Arthritis: Chores Made Easier
Doing daily activities and chores can be painful and tiring when you have arthritis. The good news is that there are many ways to help you keep doing your daily activities and chores without as much pain and fatigue.
Pay attention to your posture and position
Proper posture is important to help reduce pain. Start by using good posture to protect your neck, back, hips, and knees. If standing for long periods of time is painful, lean against a wall or put one foot up on a stool. Sit with your back straight to do work such as sorting and folding clothing. It also helps to sit on a high stool while you cook or wash dishes. Regularly stretch and relax, no matter what task you are doing. Reduce stress, stiffness, and tension by moving around.
Organize your work areas
Organize your work and storage areas so that often-used equipment and tools are kept within easy reach and at a comfortable level. The idea is to use as little effort as possible when you reach or bend to get them. Use a Lazy Susan or plastic bins to keep things close by. Keep all laundry supplies next to the washing machine, cleaning supplies in both the kitchen and the bathroom, and a pencil and paper by each phone.
Use your strongest joints and muscles to do your tasks
When lifting something that is low or on the ground, bend your knees and lift by straightening your legs.
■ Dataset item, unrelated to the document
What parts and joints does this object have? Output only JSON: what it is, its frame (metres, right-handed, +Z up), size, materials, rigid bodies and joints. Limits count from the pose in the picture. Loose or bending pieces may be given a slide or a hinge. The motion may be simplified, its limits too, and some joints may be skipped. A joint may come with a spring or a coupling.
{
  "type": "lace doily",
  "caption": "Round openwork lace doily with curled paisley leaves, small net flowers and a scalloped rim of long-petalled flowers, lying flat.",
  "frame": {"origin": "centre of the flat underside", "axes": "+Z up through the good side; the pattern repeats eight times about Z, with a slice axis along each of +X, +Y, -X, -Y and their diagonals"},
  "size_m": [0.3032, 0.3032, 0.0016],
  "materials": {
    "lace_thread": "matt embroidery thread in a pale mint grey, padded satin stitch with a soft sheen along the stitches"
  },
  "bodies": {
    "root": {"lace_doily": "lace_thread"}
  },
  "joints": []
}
Do not use your back to lift. Use a device to reach things instead of bending to get something from the floor or cupboards. Use a cart to move heavy items from one place to another. Use a shoulder bag rather than a handbag. Push doors open with your shoulder or your hip, not with your hand. Check with an occupational therapist for other ways to use your body properly.
Use self-help devices
It’s important to use all of the things available to minimize pain and stress and accomplish tasks more easily. Self-help devices, sometimes called adaptive or assistive devices, can make everything from dressing to driving a lot easier. Self-help devices can help with:
· Gripping. Bigger handles on devices such as knives, pens, or toothbrushes can help. Use lightweight tools with built-up or extended handles for gardening and other yard work.
· Twisting, pinching, squeezing. Tools such as jar openers or buttonhooks can make tasks easier.
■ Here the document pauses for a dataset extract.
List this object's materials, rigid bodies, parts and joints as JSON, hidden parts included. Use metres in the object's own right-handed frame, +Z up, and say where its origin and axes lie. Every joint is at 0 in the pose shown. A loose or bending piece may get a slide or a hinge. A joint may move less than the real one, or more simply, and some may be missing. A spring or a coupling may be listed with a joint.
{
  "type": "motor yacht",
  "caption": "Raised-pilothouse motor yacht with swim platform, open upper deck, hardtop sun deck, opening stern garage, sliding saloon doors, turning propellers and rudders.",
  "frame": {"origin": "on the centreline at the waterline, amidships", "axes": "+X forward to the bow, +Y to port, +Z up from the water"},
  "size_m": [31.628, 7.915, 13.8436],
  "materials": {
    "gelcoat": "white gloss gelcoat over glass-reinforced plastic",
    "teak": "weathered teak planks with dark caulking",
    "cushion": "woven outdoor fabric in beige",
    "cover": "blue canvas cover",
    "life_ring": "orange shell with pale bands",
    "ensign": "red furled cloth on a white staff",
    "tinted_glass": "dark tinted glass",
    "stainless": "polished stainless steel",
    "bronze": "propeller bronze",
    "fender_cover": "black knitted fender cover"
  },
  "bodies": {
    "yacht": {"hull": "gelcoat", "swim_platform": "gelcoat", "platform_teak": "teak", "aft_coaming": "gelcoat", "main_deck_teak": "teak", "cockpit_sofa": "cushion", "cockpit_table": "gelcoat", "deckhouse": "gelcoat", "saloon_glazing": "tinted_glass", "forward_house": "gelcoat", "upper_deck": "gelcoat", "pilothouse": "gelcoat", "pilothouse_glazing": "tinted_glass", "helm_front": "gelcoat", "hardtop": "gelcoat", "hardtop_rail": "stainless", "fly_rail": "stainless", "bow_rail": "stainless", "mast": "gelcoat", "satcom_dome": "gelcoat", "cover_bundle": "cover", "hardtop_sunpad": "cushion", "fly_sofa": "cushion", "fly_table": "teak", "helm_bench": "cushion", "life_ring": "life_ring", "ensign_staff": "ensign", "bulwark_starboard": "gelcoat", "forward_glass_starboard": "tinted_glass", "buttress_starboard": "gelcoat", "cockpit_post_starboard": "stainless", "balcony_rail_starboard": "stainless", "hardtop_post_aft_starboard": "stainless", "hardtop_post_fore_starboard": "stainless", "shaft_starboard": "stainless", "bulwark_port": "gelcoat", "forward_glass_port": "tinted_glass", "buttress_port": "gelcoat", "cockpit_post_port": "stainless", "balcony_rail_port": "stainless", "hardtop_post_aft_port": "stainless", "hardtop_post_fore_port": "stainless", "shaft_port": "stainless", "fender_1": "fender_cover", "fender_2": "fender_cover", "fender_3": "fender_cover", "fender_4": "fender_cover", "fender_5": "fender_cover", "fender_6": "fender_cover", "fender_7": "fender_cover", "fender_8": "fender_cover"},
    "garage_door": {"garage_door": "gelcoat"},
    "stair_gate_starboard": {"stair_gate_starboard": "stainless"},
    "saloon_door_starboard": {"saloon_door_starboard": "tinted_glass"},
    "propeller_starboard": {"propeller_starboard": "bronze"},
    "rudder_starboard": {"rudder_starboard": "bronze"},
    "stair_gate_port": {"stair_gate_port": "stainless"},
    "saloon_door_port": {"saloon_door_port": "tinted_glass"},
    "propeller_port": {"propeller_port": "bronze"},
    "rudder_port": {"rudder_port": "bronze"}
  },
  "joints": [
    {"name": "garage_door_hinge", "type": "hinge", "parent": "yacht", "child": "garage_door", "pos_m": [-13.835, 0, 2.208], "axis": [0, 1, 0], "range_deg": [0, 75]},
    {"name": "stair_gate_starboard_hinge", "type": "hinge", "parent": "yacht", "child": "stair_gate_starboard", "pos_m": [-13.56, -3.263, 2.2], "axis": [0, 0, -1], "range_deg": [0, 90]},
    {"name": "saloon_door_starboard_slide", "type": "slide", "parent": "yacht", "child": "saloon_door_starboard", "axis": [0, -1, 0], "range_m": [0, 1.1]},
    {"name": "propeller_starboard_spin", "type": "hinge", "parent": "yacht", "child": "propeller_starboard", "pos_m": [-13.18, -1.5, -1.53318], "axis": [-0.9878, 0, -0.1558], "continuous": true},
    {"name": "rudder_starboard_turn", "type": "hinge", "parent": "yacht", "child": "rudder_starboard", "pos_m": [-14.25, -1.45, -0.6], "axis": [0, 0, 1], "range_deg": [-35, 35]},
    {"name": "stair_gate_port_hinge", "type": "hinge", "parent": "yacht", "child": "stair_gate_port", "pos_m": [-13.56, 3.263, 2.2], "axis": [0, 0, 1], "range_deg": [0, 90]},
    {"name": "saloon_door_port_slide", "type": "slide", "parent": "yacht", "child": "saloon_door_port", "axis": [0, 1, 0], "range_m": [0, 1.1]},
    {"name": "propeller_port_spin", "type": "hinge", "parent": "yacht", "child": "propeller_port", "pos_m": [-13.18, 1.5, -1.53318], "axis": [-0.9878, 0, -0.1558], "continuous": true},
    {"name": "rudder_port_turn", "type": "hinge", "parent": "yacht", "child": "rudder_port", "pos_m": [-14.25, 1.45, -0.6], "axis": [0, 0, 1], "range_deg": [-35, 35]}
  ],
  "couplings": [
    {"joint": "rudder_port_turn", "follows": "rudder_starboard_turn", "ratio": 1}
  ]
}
· Distributing weight. Equipment such as large-handled mugs and double-handled pans can help you hold and carry things.
· Reducing physical stress. Tools such as ergonomic chairs or keyboards can make your work less painful. Elastic shoelaces or Velcro closures can make it easier putting on footwear.
· Increasing your mobility. Aids such as canes, walkers, or swivel seats can make it easier and safer to get around.
See a healthcare provider to learn how to move your body with less joint stress so you will have less pain and more energy.